══ Provided material ══
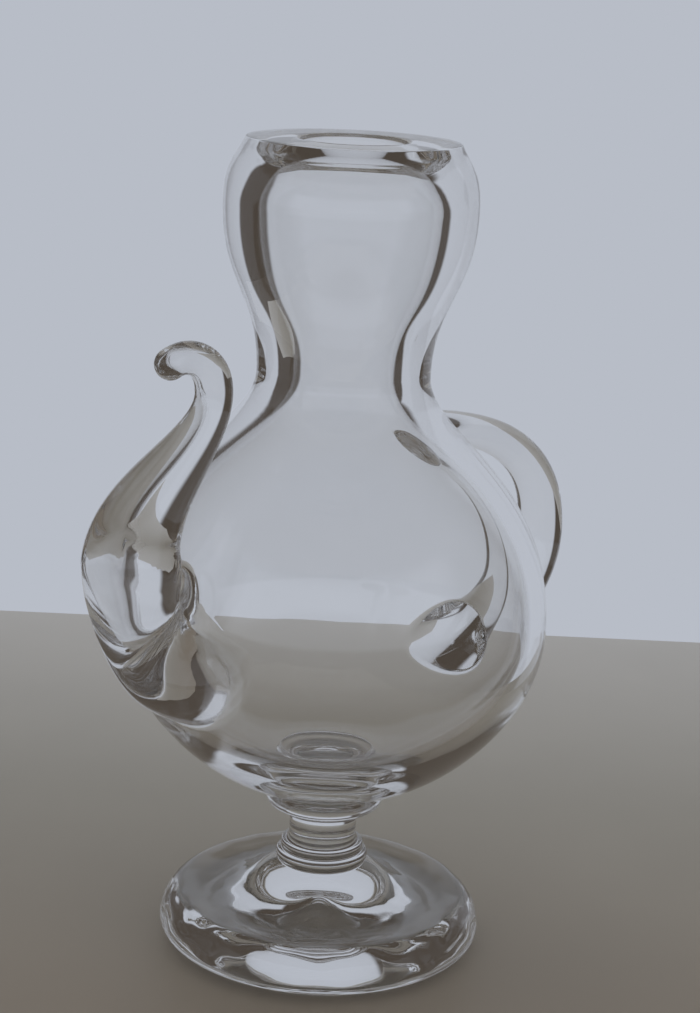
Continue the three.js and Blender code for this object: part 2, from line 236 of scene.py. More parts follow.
def cavity_outline():
    """Across the rim, down the mouth and the cavity to the middle of its floor."""
    return [
        line((MOUTH_RADIUS + MOUTH_BEVEL, RIM_LEVEL), (MOUTH_RADIUS, RIM_LEVEL - MOUTH_BEVEL),
             (MOUTH_RADIUS, CEILING_LEVEL)),
        bezier((MOUTH_RADIUS, CEILING_LEVEL), (20.6, 222.7),
               (CAVITY_BULB_RADIUS, 218.7), (CAVITY_BULB_RADIUS, CAVITY_BULB_LEVEL)),
        bezier((CAVITY_BULB_RADIUS, CAVITY_BULB_LEVEL), (CAVITY_BULB_RADIUS, 190.5),
               (CAVITY_WAIST_RADIUS, 183.8), (CAVITY_WAIST_RADIUS, WAIST_LEVEL), 80),
        bezier((CAVITY_WAIST_RADIUS, WAIST_LEVEL), (CAVITY_WAIST_RADIUS, 148.67),
               (CAVITY_GLOBE_RADIUS, 138.8), (CAVITY_GLOBE_RADIUS, GLOBE_LEVEL), 110),
        bezier((CAVITY_GLOBE_RADIUS, GLOBE_LEVEL), (CAVITY_GLOBE_RADIUS, 75.9),
               (31.3, FLOOR_LEVEL), (FLOOR_RADIUS, FLOOR_LEVEL), 90),
        line((0, FLOOR_LEVEL)),
    ]


def drop_repeats(points):
    keep = [0]
    for i in range(1, len(points)):
        if np.linalg.norm(points[i] - points[keep[-1]]) > 1e-6:
            keep.append(i)
    return points[keep]


def lengths_along(points):
    return np.concatenate([[0], np.cumsum(np.linalg.norm(np.diff(points, axis=0), axis=1))])


def resample(points, step):
    s = lengths_along(points)
    at = np.linspace(0, s[-1], int(round(s[-1] / step)) + 1)
    return np.stack([np.interp(at, s, points[:, 0]), np.interp(at, s, points[:, 1])], 1)


def soften(points, step, sigma):
    """Rounds every corner a little, as fire polishing does. The two ends stay on the axis."""
    reach = int(math.ceil(4 * sigma / step))
    weights = np.exp(-0.5 * (np.arange(-reach, reach + 1) * step / sigma) ** 2)
    weights /= weights.sum()
    mirrored_start = points[1:reach + 1][::-1] * [-1, 1]
    mirrored_end = points[-reach - 1:-1][::-1] * [-1, 1]
    padded = np.concatenate([mirrored_start, points, mirrored_end])
    out = np.stack([np.convolve(padded[:, k], weights, "valid") for k in (0, 1)], 1)
    out[0, 0] = 0
    out[-1, 0] = 0
    return out


def thin_out(points):
    """Indices of the points that a mesh needs: close together where the outline turns."""
    d = np.diff(points, axis=0)
    length = np.linalg.norm(d, axis=1)
    angle = np.unwrap(np.arctan2(d[:, 1], d[:, 0]))
    keep = [0]
    run = 0.0
    turn = 0.0
    for i in range(1, len(points) - 1):
        run += length[i - 1]
        turn += abs(angle[i] - angle[i - 1])
        if run > LONGEST_STEP or turn > LARGEST_TURN:
            keep.append(i)
            run = 0.0
            turn = 0.0
    keep.append(len(points) - 1)
    return keep


def outline_normals(points):
    d = np.gradient(points, axis=0)
    n = np.stack([d[:, 1], -d[:, 0]], 1)
    return n / np.linalg.norm(n, axis=1)[:, None]


stretches = foot_outline() + stem_outline() + body_outline() + cavity_outline()
outline = drop_repeats(np.concatenate(stretches))
outline = soften(resample(outline, OUTLINE_STEP), OUTLINE_STEP, SOFTENING)
outline_facing = outline_normals(outline)
outline_length = lengths_along(outline)
rim_index = int(np.argmax(outline[:, 1]))
seat_index = int(np.argmax(outline[:, 1] > BODY_START))
outer = outline[seat_index:rim_index + 1]


def outer_radius(level):
    return np.interp(level, outer[:, 1], outer[:, 0])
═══
• _Your task_
Without changing anything, quote the lines from the top of the data to the line that contains "points[:, 1])], 1)", including that line.

• _Result_
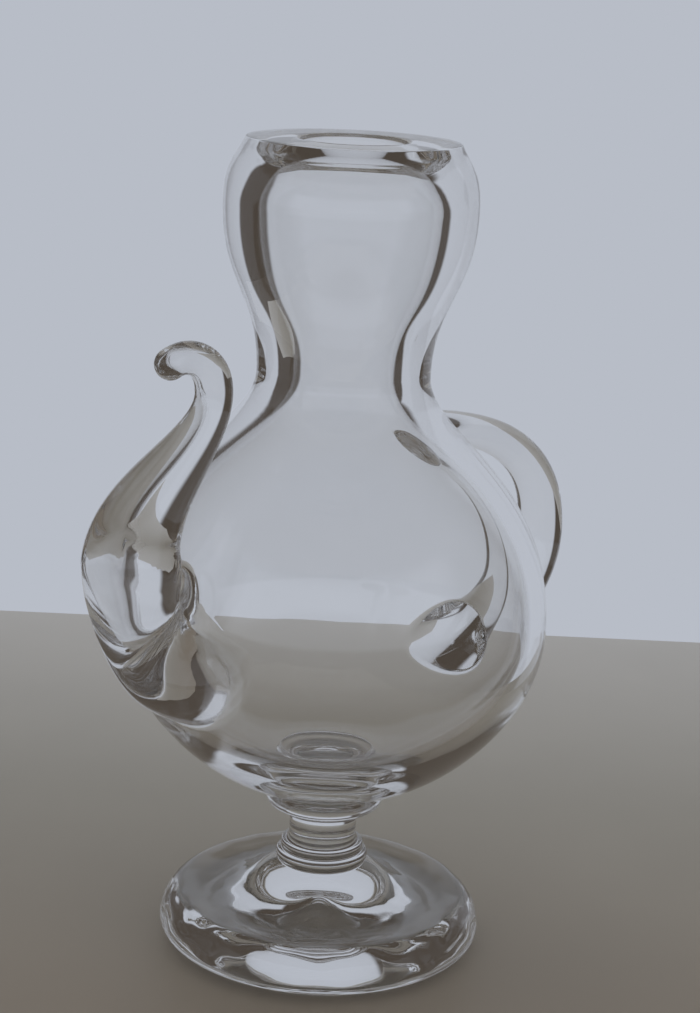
Continue the three.js and Blender code for this object: part 2, from line 236 of scene.py. More parts follow.
def cavity_outline():
    """Across the rim, down the mouth and the cavity to the middle of its floor."""
    return [
        line((MOUTH_RADIUS + MOUTH_BEVEL, RIM_LEVEL), (MOUTH_RADIUS, RIM_LEVEL - MOUTH_BEVEL),
             (MOUTH_RADIUS, CEILING_LEVEL)),
        bezier((MOUTH_RADIUS, CEILING_LEVEL), (20.6, 222.7),
               (CAVITY_BULB_RADIUS, 218.7), (CAVITY_BULB_RADIUS, CAVITY_BULB_LEVEL)),
        bezier((CAVITY_BULB_RADIUS, CAVITY_BULB_LEVEL), (CAVITY_BULB_RADIUS, 190.5),
               (CAVITY_WAIST_RADIUS, 183.8), (CAVITY_WAIST_RADIUS, WAIST_LEVEL), 80),
        bezier((CAVITY_WAIST_RADIUS, WAIST_LEVEL), (CAVITY_WAIST_RADIUS, 148.67),
               (CAVITY_GLOBE_RADIUS, 138.8), (CAVITY_GLOBE_RADIUS, GLOBE_LEVEL), 110),
        bezier((CAVITY_GLOBE_RADIUS, GLOBE_LEVEL), (CAVITY_GLOBE_RADIUS, 75.9),
               (31.3, FLOOR_LEVEL), (FLOOR_RADIUS, FLOOR_LEVEL), 90),
        line((0, FLOOR_LEVEL)),
    ]


def drop_repeats(points):
    keep = [0]
    for i in range(1, len(points)):
        if np.linalg.norm(points[i] - points[keep[-1]]) > 1e-6:
            keep.append(i)
    return points[keep]


def lengths_along(points):
    return np.concatenate([[0], np.cumsum(np.linalg.norm(np.diff(points, axis=0), axis=1))])


def resample(points, step):
    s = lengths_along(points)
    at = np.linspace(0, s[-1], int(round(s[-1] / step)) + 1)
    return np.stack([np.interp(at, s, points[:, 0]), np.interp(at, s, points[:, 1])], 1)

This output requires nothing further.